Attention au passage d'un train. Veuillez vous éloigner de la bordure du quai, s'il vous plaît. Dans les locaux de Pharo, au Mans (Sarthe), le quotidien est rythmé par les annonces de Simone, la « voix » de la SNCF, le crissement du freinage des TGV et les coups de sifflet autorisant le départ des trains. L'agence ne pourrait, en effet, pas être plus près de la fameuse « bordure ». Fondée fin 2019 par Fabienne Paumier et Rémi Hersant, elle a ses bureaux dans l'ancien poste d'aiguillage de la gare.

Avec son centre de commande en porte-à-faux, sa toiture à larges débords et son inscription Le Mans en grandes lettres rouges, l'édifice a l'allure typique des bâtiments ferroviaires. Rares doivent être les voyageurs à se douter que cette petite tour aux lignes Art déco, construite en 1937 au moment de l'électrification de la ligne Paris-Le Mans, a depuis longtemps perdu toute fonction cheminote et qu'une dizaine d'architectes y sont à l'œuvre, perchés au-dessus de la voie numéro 10. Pourtant, c'est à cette reconversion que le bâtiment a dû son salut à la fin des années 1980, bien avant la création de Pharo.

A l'époque, Le Mans se préparait à l'arrivée du TGV et pour accompagner cette promesse d'un développement nouveau, la construction d'un quartier tertiaire avait été lancée au sud de la gare, à la place de voies de triage en friche. L'opération de promotion privée a consisté à « réaliser des bureaux, un hôtel, l'ébauche d'une place et un accès sud pour la gare, se souvient l'architecte Philippe Duvergey qui l'a conçue avec son associé d'alors Daniel Saintagnan. Le “poste central”, comme on l'appelait, était promis à la démolition. Mais j'ai un côté ferroviphile. Surtout, mon associé et moi nous sommes dit que ce patrimoine, qui en son temps avait été novateur, ne pouvait pas disparaître. »


Toit en apostrophe. Le duo, accompagné de confrères et d'un architecte d'intérieur, a donc acquis le bâtiment que la SNCF a alors délesté de l'horlogerie de précision qui servait auparavant à mettre les trains sur la bonne voie. La tourelle, haute de 19 m environ, a été réaménagée : la structure en béton qui avait supporté une lourde machinerie et les importantes hauteurs sous plafond ont permis d'ajouter un étage en mezzanine et d'encastrer, au sommet, une petite surélévation en charpente métallique, reconnaissable à sa toiture en apostrophe. Dès lors, les occupants ont pu observer le va-et-vient des trains. « Le spectacle était continu, jusque tard le soir, raconte Philippe Duvergey, désormais à la retraite. On voyait ainsi débarquer les bidasses en permission. Lors du passage du franc à l'euro, un convoi blindé surveillé par des hommes en armes a transité par là. » « Qui d'autre que des architectes aurait choisi de s'installer dans ce bâtiment ? Ce patrimoine était alors si peu à la mode », notent les occupants actuels, Rémi Hersant et Fabienne Paumier. Le premier s'est installé au « poste » dès le début des années 2000. Après la disparition de Daniel Saintagnan en 2004, il s'est associé avec Philippe Duvergey pour créer la bien nommée agence Architour. De son côté, Fabienne Paumier était à la tête de Pièces Montées, structure qu'elle avait hébergée… dans une ancienne boulangerie. En 2018, elle a troqué le confort domestique de l'ancienne boutique pour la tenue un peu sévère de la tour. Puis l'année suivante, les deux architectes ont fini par faire Scop commune.

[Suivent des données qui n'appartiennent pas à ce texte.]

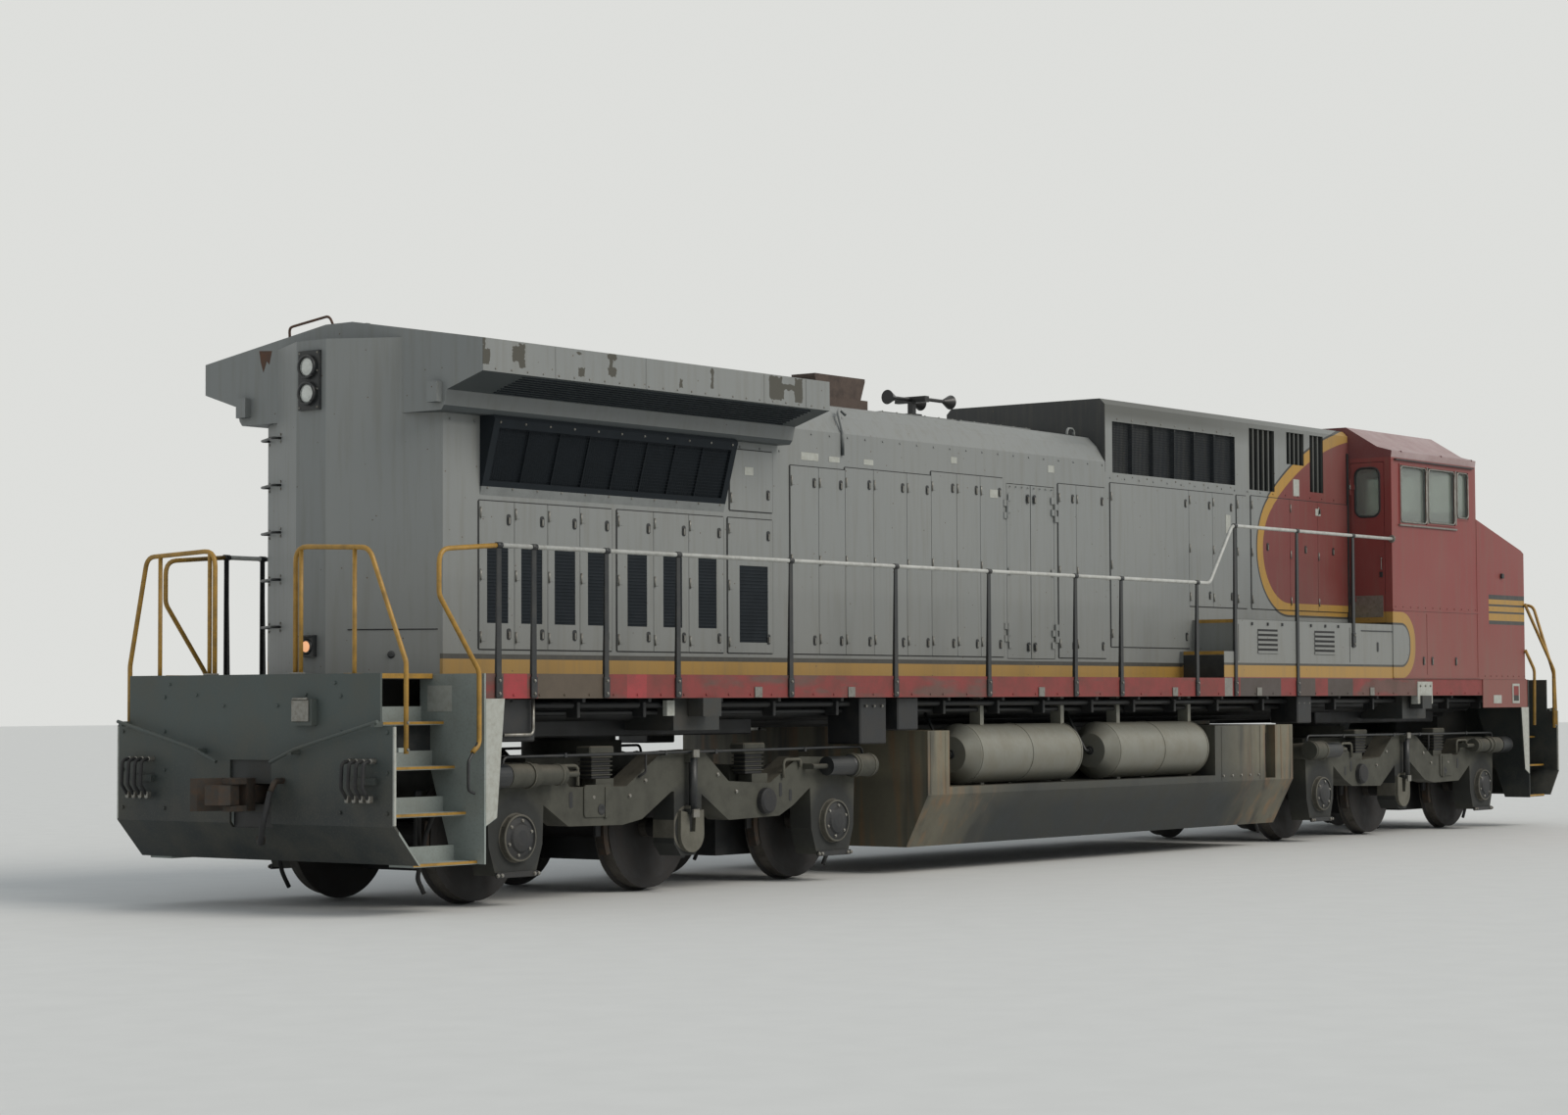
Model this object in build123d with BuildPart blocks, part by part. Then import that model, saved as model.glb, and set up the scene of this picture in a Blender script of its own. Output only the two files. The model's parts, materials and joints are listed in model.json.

La tour symbolise la valeur que Pharo accorde au recyclage de l'existant
Le nom de l'agence, Pharo, sonne comme un hommage au lieu. En contrepartie, ce dernier symbolise la valeur que l'agence accorde au recyclage des bâtiments. « Nous prenons un malin plaisir à démontrer qu'on peut obtenir mieux en partant d'un existant qu'en construisant du neuf, comme avec les logements que nous avons livrés en 2020 dans un ancien central téléphonique de la ville », expliquent les deux cogérants. Du plaisir, ils en prennent aussi à ouvrir les portes de la tour-agence quand ils le peuvent, notamment en dédiant l'un des étages à un espace de coworking ou en organisant des événements. « Nous devrions faire venir d'anciens cheminots ! », suggère soudain Fabienne Paumier. Histoire de leur montrer que ce patrimoine est toujours bien vivant.